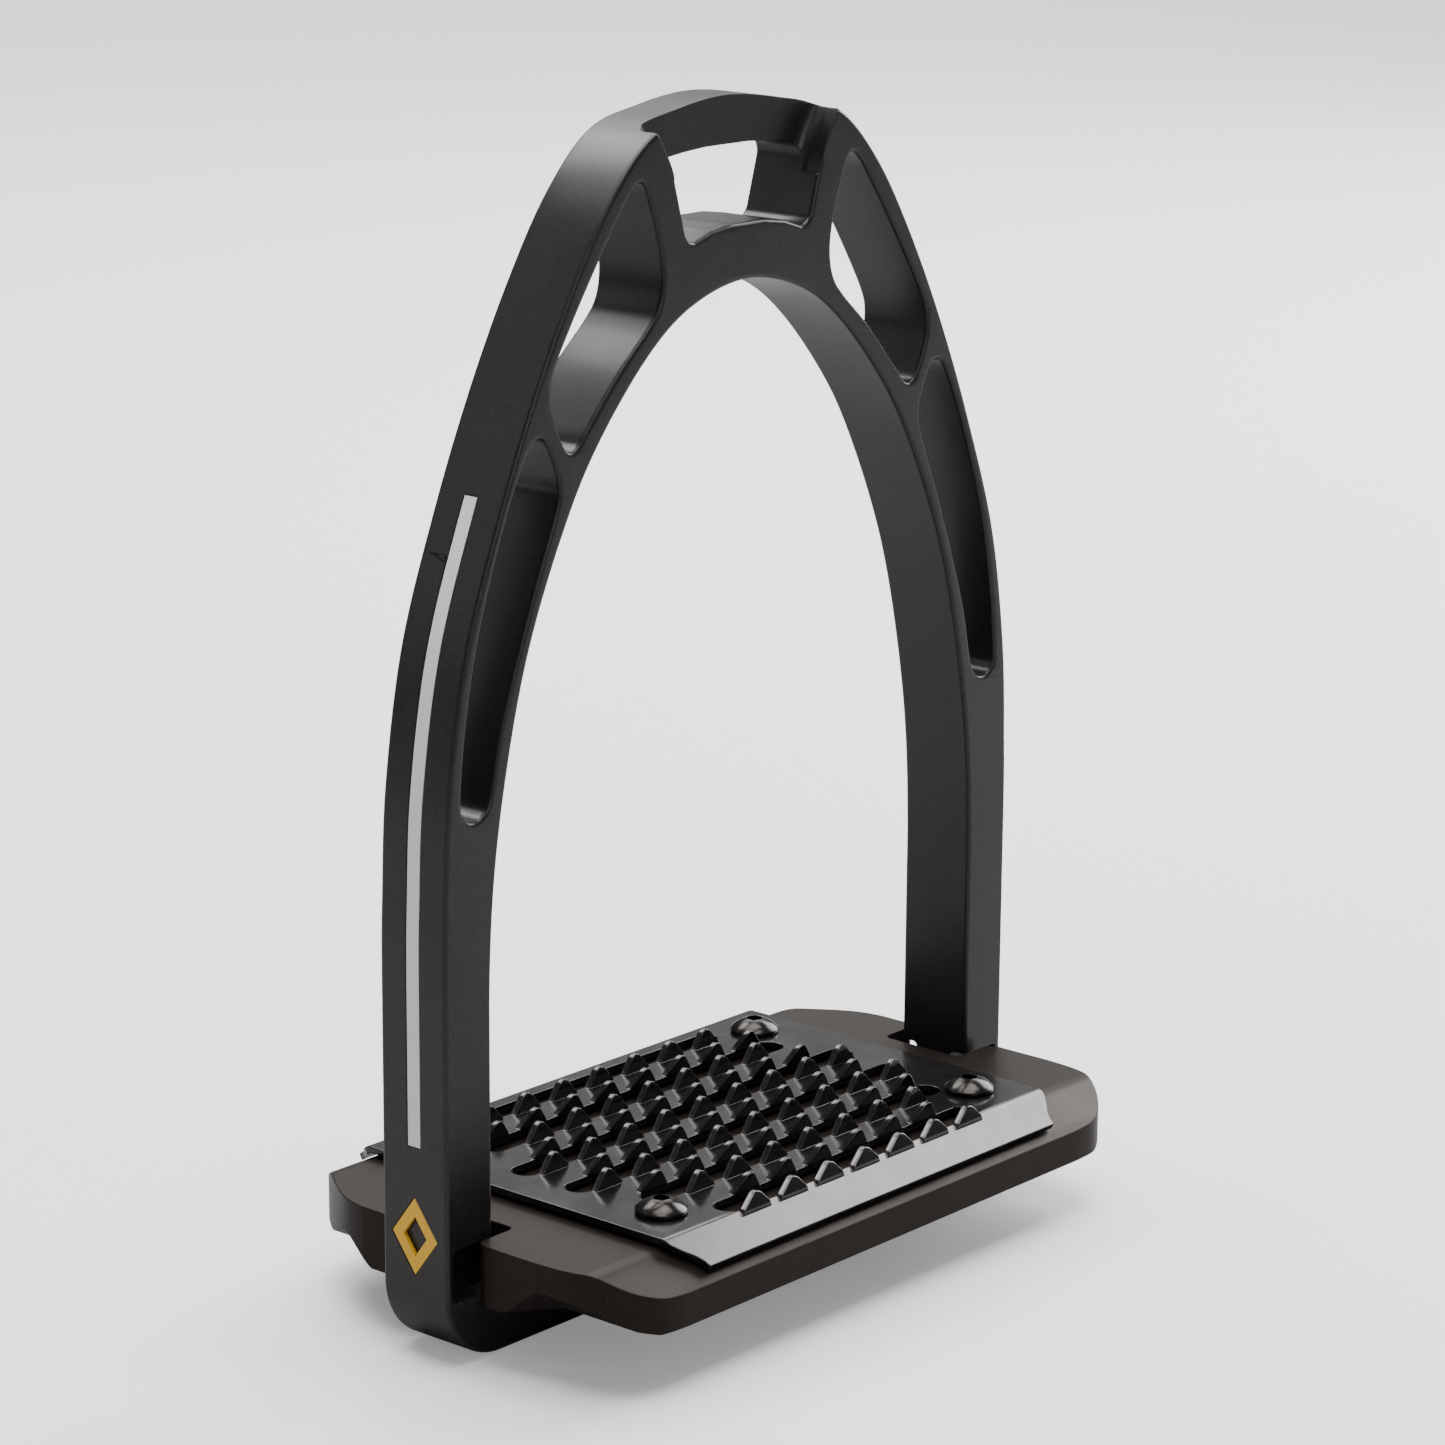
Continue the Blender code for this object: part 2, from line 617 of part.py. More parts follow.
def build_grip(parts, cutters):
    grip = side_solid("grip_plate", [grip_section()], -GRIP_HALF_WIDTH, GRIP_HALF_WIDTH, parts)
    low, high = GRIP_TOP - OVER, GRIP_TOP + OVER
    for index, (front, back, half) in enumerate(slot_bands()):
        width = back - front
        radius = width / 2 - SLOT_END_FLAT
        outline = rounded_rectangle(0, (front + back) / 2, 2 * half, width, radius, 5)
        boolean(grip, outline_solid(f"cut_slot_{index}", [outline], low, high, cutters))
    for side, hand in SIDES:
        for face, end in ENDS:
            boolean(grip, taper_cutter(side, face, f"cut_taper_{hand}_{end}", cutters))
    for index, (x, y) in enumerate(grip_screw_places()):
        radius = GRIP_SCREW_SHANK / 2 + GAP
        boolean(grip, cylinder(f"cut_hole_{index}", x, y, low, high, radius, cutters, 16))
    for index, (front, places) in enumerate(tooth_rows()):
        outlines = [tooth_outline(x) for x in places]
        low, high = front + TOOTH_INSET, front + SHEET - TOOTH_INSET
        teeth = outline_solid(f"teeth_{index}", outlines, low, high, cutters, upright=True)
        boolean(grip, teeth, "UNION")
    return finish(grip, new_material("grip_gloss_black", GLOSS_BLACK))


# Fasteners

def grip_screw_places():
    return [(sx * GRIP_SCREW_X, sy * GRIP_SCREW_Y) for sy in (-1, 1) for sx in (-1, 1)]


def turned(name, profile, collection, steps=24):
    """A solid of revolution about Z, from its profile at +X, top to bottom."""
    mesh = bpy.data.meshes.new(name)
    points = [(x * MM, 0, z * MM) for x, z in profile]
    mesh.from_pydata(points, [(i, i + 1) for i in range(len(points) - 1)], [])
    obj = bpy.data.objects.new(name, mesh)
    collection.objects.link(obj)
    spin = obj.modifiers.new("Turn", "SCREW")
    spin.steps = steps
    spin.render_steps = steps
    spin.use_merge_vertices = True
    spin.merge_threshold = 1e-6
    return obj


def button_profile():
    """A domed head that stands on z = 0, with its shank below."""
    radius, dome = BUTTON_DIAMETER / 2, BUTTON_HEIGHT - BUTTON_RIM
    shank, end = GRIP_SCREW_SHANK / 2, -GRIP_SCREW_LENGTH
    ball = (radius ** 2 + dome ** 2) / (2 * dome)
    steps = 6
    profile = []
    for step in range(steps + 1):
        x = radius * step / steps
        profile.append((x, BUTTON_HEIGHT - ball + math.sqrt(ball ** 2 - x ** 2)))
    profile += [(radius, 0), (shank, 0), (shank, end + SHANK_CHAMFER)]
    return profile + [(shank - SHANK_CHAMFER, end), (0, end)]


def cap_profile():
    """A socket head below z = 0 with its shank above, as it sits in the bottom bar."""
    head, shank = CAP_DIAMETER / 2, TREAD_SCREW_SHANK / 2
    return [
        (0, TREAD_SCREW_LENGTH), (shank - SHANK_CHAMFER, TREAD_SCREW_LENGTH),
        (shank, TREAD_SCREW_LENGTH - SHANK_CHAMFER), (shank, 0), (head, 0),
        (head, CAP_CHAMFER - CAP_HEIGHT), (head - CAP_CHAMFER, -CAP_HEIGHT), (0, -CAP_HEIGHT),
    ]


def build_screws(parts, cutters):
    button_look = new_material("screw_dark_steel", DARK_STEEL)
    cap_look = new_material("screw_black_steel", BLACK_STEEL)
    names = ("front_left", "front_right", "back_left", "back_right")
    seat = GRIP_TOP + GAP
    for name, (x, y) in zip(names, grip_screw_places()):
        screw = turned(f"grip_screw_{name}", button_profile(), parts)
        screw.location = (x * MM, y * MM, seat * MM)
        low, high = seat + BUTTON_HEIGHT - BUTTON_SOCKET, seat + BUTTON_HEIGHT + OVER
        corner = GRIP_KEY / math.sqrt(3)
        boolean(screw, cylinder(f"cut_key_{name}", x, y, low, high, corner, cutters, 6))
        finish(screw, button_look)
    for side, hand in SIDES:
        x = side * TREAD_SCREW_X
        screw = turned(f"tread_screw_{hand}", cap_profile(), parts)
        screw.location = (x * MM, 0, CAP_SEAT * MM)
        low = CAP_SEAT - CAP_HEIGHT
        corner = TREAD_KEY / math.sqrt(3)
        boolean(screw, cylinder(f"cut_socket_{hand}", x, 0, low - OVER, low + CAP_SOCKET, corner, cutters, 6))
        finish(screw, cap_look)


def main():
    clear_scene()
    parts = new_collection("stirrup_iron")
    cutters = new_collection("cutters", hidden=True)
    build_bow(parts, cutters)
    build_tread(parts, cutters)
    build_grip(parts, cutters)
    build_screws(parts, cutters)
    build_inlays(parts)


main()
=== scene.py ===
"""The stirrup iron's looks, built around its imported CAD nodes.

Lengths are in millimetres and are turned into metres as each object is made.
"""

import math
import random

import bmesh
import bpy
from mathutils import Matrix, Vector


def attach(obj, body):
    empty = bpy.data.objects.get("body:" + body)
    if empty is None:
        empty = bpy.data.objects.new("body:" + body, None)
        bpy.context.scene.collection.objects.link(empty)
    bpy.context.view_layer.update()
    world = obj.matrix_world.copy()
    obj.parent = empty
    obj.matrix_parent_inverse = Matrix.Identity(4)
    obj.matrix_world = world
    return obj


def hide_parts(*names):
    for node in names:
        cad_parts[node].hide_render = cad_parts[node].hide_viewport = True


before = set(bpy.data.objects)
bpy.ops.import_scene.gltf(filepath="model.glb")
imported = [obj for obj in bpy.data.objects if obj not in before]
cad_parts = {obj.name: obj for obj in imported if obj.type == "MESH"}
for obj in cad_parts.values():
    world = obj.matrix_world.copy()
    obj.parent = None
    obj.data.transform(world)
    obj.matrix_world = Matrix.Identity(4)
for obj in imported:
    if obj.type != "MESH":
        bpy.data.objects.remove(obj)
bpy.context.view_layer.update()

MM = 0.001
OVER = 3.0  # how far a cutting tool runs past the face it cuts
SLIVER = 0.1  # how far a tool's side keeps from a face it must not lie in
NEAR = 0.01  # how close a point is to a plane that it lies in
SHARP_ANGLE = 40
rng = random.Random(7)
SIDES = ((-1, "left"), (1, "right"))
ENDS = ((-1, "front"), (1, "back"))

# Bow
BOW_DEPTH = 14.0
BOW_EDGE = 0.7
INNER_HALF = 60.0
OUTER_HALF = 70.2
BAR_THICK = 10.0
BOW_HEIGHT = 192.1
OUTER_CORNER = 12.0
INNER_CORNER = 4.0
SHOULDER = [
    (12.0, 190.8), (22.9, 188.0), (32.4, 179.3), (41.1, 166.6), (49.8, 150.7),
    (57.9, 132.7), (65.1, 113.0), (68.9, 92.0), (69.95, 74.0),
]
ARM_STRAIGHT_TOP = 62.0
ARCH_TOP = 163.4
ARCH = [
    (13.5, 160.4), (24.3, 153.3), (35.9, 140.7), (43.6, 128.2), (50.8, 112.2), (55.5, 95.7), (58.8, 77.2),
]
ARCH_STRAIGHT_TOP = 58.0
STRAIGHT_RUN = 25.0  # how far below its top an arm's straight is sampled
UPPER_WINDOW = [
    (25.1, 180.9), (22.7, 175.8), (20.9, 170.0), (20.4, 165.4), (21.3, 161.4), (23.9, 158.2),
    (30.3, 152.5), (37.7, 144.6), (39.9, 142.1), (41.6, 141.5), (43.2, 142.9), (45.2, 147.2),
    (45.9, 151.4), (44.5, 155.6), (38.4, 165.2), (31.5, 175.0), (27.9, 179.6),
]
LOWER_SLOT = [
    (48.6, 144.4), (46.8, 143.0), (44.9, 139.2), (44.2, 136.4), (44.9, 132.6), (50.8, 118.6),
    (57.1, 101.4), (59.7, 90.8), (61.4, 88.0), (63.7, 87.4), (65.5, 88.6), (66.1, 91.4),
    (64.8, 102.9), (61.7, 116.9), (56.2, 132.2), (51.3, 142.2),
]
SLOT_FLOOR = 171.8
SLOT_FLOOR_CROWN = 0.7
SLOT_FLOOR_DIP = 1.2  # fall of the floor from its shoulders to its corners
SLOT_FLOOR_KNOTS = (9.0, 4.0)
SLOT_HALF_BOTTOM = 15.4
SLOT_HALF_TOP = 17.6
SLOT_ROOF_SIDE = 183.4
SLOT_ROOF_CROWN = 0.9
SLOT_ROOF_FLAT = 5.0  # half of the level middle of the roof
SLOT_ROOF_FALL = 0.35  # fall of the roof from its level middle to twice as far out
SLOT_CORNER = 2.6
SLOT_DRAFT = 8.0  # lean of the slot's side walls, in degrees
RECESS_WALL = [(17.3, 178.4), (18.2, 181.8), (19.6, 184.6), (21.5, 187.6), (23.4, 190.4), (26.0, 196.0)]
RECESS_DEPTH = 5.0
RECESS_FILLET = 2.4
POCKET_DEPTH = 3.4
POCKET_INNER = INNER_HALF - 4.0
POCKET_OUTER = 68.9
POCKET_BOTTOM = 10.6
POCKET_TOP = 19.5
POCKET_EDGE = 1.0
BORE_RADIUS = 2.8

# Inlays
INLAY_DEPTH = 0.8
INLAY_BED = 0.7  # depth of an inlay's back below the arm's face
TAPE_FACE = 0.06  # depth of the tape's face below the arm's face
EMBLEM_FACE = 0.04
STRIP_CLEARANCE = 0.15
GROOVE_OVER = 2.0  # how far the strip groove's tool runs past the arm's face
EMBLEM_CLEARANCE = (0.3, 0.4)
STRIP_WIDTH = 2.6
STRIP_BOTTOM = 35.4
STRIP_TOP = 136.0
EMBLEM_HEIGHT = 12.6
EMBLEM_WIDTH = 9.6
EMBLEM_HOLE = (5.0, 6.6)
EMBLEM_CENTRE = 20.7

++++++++

→ **INSTRUCTIONS TO FOLLOW**
Retype, word for word, every line from the line with "low = CAP_SEAT - CAP_HEIGHT" to the line with "obj.parent = None", inclusive. Add nothing.

→ **OUTPUT BELOW**
        low = CAP_SEAT - CAP_HEIGHT
        corner = TREAD_KEY / math.sqrt(3)
        boolean(screw, cylinder(f"cut_socket_{hand}", x, 0, low - OVER, low + CAP_SOCKET, corner, cutters, 6))
        finish(screw, cap_look)


def main():
    clear_scene()
    parts = new_collection("stirrup_iron")
    cutters = new_collection("cutters", hidden=True)
    build_bow(parts, cutters)
    build_tread(parts, cutters)
    build_grip(parts, cutters)
    build_screws(parts, cutters)
    build_inlays(parts)


main()
=== scene.py ===
"""The stirrup iron's looks, built around its imported CAD nodes.

Lengths are in millimetres and are turned into metres as each object is made.
"""

import math
import random

import bmesh
import bpy
from mathutils import Matrix, Vector


def attach(obj, body):
    empty = bpy.data.objects.get("body:" + body)
    if empty is None:
        empty = bpy.data.objects.new("body:" + body, None)
        bpy.context.scene.collection.objects.link(empty)
    bpy.context.view_layer.update()
    world = obj.matrix_world.copy()
    obj.parent = empty
    obj.matrix_parent_inverse = Matrix.Identity(4)
    obj.matrix_world = world
    return obj


def hide_parts(*names):
    for node in names:
        cad_parts[node].hide_render = cad_parts[node].hide_viewport = True


before = set(bpy.data.objects)
bpy.ops.import_scene.gltf(filepath="model.glb")
imported = [obj for obj in bpy.data.objects if obj not in before]
cad_parts = {obj.name: obj for obj in imported if obj.type == "MESH"}
for obj in cad_parts.values():
    world = obj.matrix_world.copy()
    obj.parent = None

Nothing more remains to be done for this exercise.